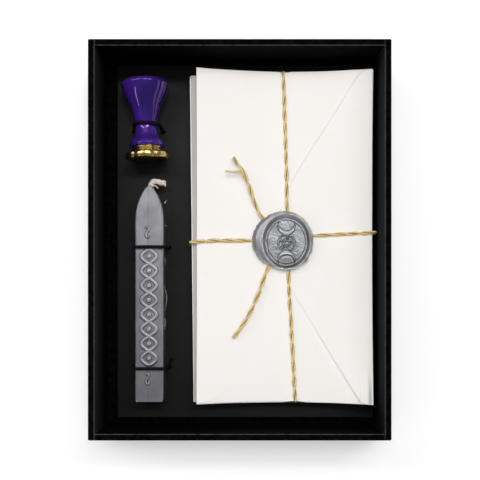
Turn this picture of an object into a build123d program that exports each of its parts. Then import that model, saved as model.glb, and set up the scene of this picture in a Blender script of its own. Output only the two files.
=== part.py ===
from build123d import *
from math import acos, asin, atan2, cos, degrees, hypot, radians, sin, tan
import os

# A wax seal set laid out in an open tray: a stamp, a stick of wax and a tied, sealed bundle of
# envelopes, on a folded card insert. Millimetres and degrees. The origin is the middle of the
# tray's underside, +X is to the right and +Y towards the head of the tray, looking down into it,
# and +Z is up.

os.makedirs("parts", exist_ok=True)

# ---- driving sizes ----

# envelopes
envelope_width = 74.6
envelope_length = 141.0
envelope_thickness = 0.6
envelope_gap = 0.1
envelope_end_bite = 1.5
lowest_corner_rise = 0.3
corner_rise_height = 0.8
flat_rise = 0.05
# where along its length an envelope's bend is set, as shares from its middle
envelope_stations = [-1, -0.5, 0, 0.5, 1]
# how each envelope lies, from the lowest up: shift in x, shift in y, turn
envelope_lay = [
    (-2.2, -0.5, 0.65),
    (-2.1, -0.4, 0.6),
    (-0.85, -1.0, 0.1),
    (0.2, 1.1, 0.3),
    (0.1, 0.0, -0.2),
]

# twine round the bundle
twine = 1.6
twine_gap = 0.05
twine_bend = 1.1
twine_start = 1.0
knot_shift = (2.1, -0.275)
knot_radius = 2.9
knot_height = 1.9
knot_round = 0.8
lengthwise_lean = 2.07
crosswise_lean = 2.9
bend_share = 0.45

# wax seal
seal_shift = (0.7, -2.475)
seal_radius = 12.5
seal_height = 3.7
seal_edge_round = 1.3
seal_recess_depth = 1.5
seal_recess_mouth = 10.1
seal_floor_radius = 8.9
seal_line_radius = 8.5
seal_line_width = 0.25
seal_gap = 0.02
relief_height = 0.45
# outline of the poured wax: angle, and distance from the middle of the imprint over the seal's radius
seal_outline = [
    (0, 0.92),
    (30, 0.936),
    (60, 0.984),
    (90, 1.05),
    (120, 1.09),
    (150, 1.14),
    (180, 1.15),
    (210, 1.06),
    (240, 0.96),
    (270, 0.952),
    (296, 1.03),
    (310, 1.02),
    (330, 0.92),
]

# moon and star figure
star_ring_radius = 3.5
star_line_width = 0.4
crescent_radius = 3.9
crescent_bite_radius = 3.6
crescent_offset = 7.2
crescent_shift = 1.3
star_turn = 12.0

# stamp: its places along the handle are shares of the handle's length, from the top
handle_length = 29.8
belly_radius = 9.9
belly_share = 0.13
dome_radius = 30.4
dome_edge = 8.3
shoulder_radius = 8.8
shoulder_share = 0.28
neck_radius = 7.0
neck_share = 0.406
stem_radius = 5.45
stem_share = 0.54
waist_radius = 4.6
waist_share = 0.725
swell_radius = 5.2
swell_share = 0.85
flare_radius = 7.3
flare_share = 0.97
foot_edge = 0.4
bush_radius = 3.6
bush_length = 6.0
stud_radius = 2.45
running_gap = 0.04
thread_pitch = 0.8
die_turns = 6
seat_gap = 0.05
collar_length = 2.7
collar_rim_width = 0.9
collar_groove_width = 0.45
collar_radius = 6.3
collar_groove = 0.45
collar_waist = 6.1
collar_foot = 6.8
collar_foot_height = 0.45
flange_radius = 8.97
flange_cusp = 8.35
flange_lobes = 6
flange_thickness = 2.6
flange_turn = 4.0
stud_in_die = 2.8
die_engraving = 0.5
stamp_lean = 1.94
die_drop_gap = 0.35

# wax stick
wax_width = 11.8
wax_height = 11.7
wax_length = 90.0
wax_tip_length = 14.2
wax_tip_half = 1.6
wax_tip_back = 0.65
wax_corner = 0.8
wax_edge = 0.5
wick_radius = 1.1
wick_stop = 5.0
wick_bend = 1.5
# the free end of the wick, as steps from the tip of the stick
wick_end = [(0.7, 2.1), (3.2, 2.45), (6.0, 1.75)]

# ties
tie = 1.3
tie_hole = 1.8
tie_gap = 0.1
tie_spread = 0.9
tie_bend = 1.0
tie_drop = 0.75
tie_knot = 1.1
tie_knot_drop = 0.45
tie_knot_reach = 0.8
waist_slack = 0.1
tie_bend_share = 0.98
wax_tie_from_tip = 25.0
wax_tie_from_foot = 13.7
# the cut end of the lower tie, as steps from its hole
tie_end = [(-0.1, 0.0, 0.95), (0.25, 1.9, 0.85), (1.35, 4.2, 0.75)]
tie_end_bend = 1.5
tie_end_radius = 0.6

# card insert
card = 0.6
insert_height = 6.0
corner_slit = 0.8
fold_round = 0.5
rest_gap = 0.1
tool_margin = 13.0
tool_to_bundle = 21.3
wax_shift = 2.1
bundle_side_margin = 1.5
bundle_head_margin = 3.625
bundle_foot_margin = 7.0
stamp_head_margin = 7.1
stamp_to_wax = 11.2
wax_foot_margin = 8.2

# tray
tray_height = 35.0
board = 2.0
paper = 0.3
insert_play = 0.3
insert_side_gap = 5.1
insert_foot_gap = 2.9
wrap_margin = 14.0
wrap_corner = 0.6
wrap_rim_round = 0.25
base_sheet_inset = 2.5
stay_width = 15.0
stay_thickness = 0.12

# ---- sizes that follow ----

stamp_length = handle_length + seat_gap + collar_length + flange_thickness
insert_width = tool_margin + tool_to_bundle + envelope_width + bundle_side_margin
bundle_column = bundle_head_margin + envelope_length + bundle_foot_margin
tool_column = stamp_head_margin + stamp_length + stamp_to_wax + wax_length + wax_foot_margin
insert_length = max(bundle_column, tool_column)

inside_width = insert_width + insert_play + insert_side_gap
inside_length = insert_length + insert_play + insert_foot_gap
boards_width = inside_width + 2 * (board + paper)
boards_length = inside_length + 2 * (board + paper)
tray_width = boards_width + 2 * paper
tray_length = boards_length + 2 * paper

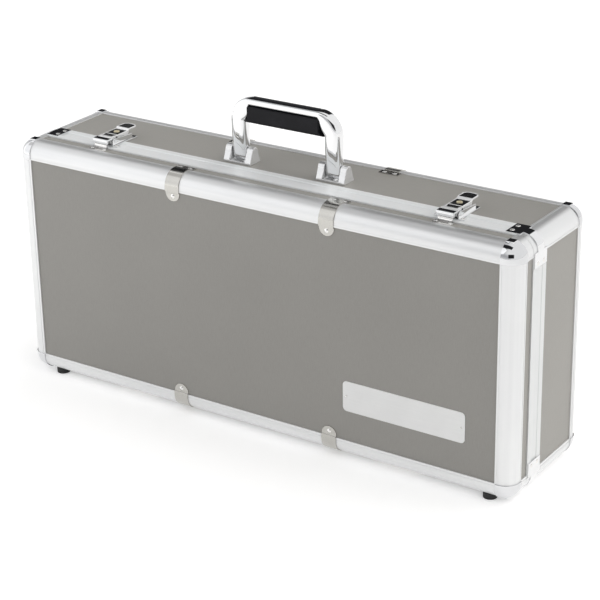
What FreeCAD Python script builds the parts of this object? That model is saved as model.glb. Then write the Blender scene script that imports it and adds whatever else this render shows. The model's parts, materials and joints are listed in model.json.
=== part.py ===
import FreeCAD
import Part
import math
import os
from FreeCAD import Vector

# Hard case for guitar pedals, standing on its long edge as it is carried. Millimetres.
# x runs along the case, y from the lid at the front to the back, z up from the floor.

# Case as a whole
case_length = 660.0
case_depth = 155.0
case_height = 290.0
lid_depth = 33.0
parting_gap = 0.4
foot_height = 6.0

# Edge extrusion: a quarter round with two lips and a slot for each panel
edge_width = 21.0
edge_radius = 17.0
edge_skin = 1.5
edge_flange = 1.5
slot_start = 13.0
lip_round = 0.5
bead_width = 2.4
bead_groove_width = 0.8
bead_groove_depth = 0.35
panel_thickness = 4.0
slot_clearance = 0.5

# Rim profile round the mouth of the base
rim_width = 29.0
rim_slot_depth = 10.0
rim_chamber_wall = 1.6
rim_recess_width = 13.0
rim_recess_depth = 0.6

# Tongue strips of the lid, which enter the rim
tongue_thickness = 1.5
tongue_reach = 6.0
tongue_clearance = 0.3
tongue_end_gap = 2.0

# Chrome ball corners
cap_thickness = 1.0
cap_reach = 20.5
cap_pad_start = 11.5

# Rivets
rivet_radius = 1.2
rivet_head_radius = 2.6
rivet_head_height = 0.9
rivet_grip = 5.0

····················

Problem details: Send back each record exactly as it stands.

Response:
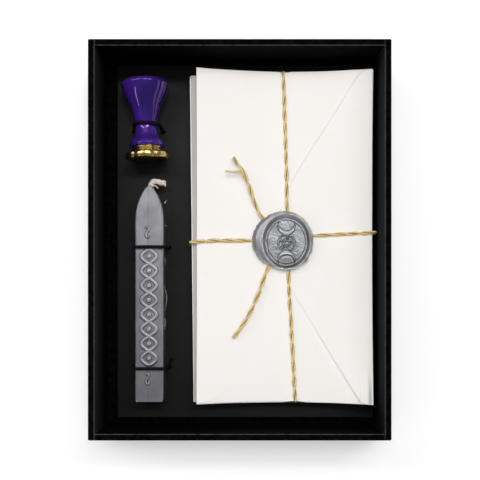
Turn this picture of an object into a build123d program that exports each of its parts. Then import that model, saved as model.glb, and set up the scene of this picture in a Blender script of its own. Output only the two files.
=== part.py ===
from build123d import *
from math import acos, asin, atan2, cos, degrees, hypot, radians, sin, tan
import os

# A wax seal set laid out in an open tray: a stamp, a stick of wax and a tied, sealed bundle of
# envelopes, on a folded card insert. Millimetres and degrees. The origin is the middle of the
# tray's underside, +X is to the right and +Y towards the head of the tray, looking down into it,
# and +Z is up.

os.makedirs("parts", exist_ok=True)

# ---- driving sizes ----

# envelopes
envelope_width = 74.6
envelope_length = 141.0
envelope_thickness = 0.6
envelope_gap = 0.1
envelope_end_bite = 1.5
lowest_corner_rise = 0.3
corner_rise_height = 0.8
flat_rise = 0.05
# where along its length an envelope's bend is set, as shares from its middle
envelope_stations = [-1, -0.5, 0, 0.5, 1]
# how each envelope lies, from the lowest up: shift in x, shift in y, turn
envelope_lay = [
    (-2.2, -0.5, 0.65),
    (-2.1, -0.4, 0.6),
    (-0.85, -1.0, 0.1),
    (0.2, 1.1, 0.3),
    (0.1, 0.0, -0.2),
]

# twine round the bundle
twine = 1.6
twine_gap = 0.05
twine_bend = 1.1
twine_start = 1.0
knot_shift = (2.1, -0.275)
knot_radius = 2.9
knot_height = 1.9
knot_round = 0.8
lengthwise_lean = 2.07
crosswise_lean = 2.9
bend_share = 0.45

# wax seal
seal_shift = (0.7, -2.475)
seal_radius = 12.5
seal_height = 3.7
seal_edge_round = 1.3
seal_recess_depth = 1.5
seal_recess_mouth = 10.1
seal_floor_radius = 8.9
seal_line_radius = 8.5
seal_line_width = 0.25
seal_gap = 0.02
relief_height = 0.45
# outline of the poured wax: angle, and distance from the middle of the imprint over the seal's radius
seal_outline = [
    (0, 0.92),
    (30, 0.936),
    (60, 0.984),
    (90, 1.05),
    (120, 1.09),
    (150, 1.14),
    (180, 1.15),
    (210, 1.06),
    (240, 0.96),
    (270, 0.952),
    (296, 1.03),
    (310, 1.02),
    (330, 0.92),
]

# moon and star figure
star_ring_radius = 3.5
star_line_width = 0.4
crescent_radius = 3.9
crescent_bite_radius = 3.6
crescent_offset = 7.2
crescent_shift = 1.3
star_turn = 12.0

# stamp: its places along the handle are shares of the handle's length, from the top
handle_length = 29.8
belly_radius = 9.9
belly_share = 0.13
dome_radius = 30.4
dome_edge = 8.3
shoulder_radius = 8.8
shoulder_share = 0.28
neck_radius = 7.0
neck_share = 0.406
stem_radius = 5.45
stem_share = 0.54
waist_radius = 4.6
waist_share = 0.725
swell_radius = 5.2
swell_share = 0.85
flare_radius = 7.3
flare_share = 0.97
foot_edge = 0.4
bush_radius = 3.6
bush_length = 6.0
stud_radius = 2.45
running_gap = 0.04
thread_pitch = 0.8
die_turns = 6
seat_gap = 0.05
collar_length = 2.7
collar_rim_width = 0.9
collar_groove_width = 0.45
collar_radius = 6.3
collar_groove = 0.45
collar_waist = 6.1
collar_foot = 6.8
collar_foot_height = 0.45
flange_radius = 8.97
flange_cusp = 8.35
flange_lobes = 6
flange_thickness = 2.6
flange_turn = 4.0
stud_in_die = 2.8
die_engraving = 0.5
stamp_lean = 1.94
die_drop_gap = 0.35

# wax stick
wax_width = 11.8
wax_height = 11.7
wax_length = 90.0
wax_tip_length = 14.2
wax_tip_half = 1.6
wax_tip_back = 0.65
wax_corner = 0.8
wax_edge = 0.5
wick_radius = 1.1
wick_stop = 5.0
wick_bend = 1.5
# the free end of the wick, as steps from the tip of the stick
wick_end = [(0.7, 2.1), (3.2, 2.45), (6.0, 1.75)]

# ties
tie = 1.3
tie_hole = 1.8
tie_gap = 0.1
tie_spread = 0.9
tie_bend = 1.0
tie_drop = 0.75
tie_knot = 1.1
tie_knot_drop = 0.45
tie_knot_reach = 0.8
waist_slack = 0.1
tie_bend_share = 0.98
wax_tie_from_tip = 25.0
wax_tie_from_foot = 13.7
# the cut end of the lower tie, as steps from its hole
tie_end = [(-0.1, 0.0, 0.95), (0.25, 1.9, 0.85), (1.35, 4.2, 0.75)]
tie_end_bend = 1.5
tie_end_radius = 0.6

# card insert
card = 0.6
insert_height = 6.0
corner_slit = 0.8
fold_round = 0.5
rest_gap = 0.1
tool_margin = 13.0
tool_to_bundle = 21.3
wax_shift = 2.1
bundle_side_margin = 1.5
bundle_head_margin = 3.625
bundle_foot_margin = 7.0
stamp_head_margin = 7.1
stamp_to_wax = 11.2
wax_foot_margin = 8.2

# tray
tray_height = 35.0
board = 2.0
paper = 0.3
insert_play = 0.3
insert_side_gap = 5.1
insert_foot_gap = 2.9
wrap_margin = 14.0
wrap_corner = 0.6
wrap_rim_round = 0.25
base_sheet_inset = 2.5
stay_width = 15.0
stay_thickness = 0.12

# ---- sizes that follow ----

stamp_length = handle_length + seat_gap + collar_length + flange_thickness
insert_width = tool_margin + tool_to_bundle + envelope_width + bundle_side_margin
bundle_column = bundle_head_margin + envelope_length + bundle_foot_margin
tool_column = stamp_head_margin + stamp_length + stamp_to_wax + wax_length + wax_foot_margin
insert_length = max(bundle_column, tool_column)

inside_width = insert_width + insert_play + insert_side_gap
inside_length = insert_length + insert_play + insert_foot_gap
boards_width = inside_width + 2 * (board + paper)
boards_length = inside_length + 2 * (board + paper)
tray_width = boards_width + 2 * paper
tray_length = boards_length + 2 * paper

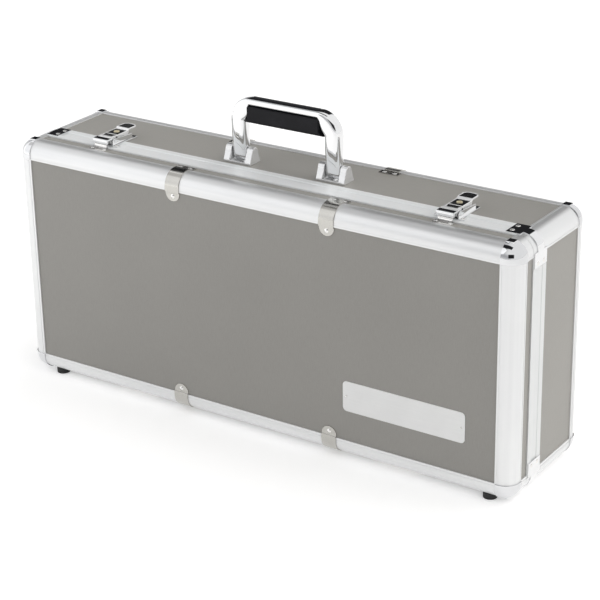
What FreeCAD Python script builds the parts of this object? That model is saved as model.glb. Then write the Blender scene script that imports it and adds whatever else this render shows. The model's parts, materials and joints are listed in model.json.
=== part.py ===
import FreeCAD
import Part
import math
import os
from FreeCAD import Vector

# Hard case for guitar pedals, standing on its long edge as it is carried. Millimetres.
# x runs along the case, y from the lid at the front to the back, z up from the floor.

# Case as a whole
case_length = 660.0
case_depth = 155.0
case_height = 290.0
lid_depth = 33.0
parting_gap = 0.4
foot_height = 6.0

# Edge extrusion: a quarter round with two lips and a slot for each panel
edge_width = 21.0
edge_radius = 17.0
edge_skin = 1.5
edge_flange = 1.5
slot_start = 13.0
lip_round = 0.5
bead_width = 2.4
bead_groove_width = 0.8
bead_groove_depth = 0.35
panel_thickness = 4.0
slot_clearance = 0.5

# Rim profile round the mouth of the base
rim_width = 29.0
rim_slot_depth = 10.0
rim_chamber_wall = 1.6
rim_recess_width = 13.0
rim_recess_depth = 0.6

# Tongue strips of the lid, which enter the rim
tongue_thickness = 1.5
tongue_reach = 6.0
tongue_clearance = 0.3
tongue_end_gap = 2.0

# Chrome ball corners
cap_thickness = 1.0
cap_reach = 20.5
cap_pad_start = 11.5

# Rivets
rivet_radius = 1.2
rivet_head_radius = 2.6
rivet_head_height = 0.9
rivet_grip = 5.0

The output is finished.